AXTerminator includes on-device audio capture and speech recognition via the audio feature flag.

Enable Audio

Build with the audio feature:

cargo build --release --features "cli,audio"

MCP Tools

Tool Description
ax_listen Capture microphone or system audio, transcribe via SFSpeechRecognizer
ax_speak Text-to-speech via NSSpeechSynthesizer
ax_audio_devices List available audio input/output devices

Speech Recognition

AXTerminator captures audio at native 48kHz sample rate and transcribes on-device using Apple's SFSpeechRecognizer.
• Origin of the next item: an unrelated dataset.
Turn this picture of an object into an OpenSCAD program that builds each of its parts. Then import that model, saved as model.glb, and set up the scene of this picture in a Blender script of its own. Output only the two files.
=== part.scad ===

No cloud API required.

Requirements

  • Dictation must be enabled: System Settings > Keyboard > Dictation
  • Microphone permission granted to your terminal app

How It Works

  1. CoreAudio captures from the default input device at 48kHz
  2. Audio is buffered and written as a WAV file
  3. SFSpeechRecognizer transcribes on-device
  4. CFRunLoop is pumped for callback delivery

48kHz Native Capture

Earlier versions captured at 48kHz but wrote 16kHz WAV headers, causing garbled audio. v0.6.0 fixed this to write correct 48kHz headers, resolving speech recognition accuracy.

Text-to-Speech

# Via CLI
axterminator speak "Hello from AXTerminator"

Uses NSSpeechSynthesizer with the system default voice.

Audio Devices

# List input/output devices
axterminator audio-devices

Lists all CoreAudio devices with their sample rates and channel counts.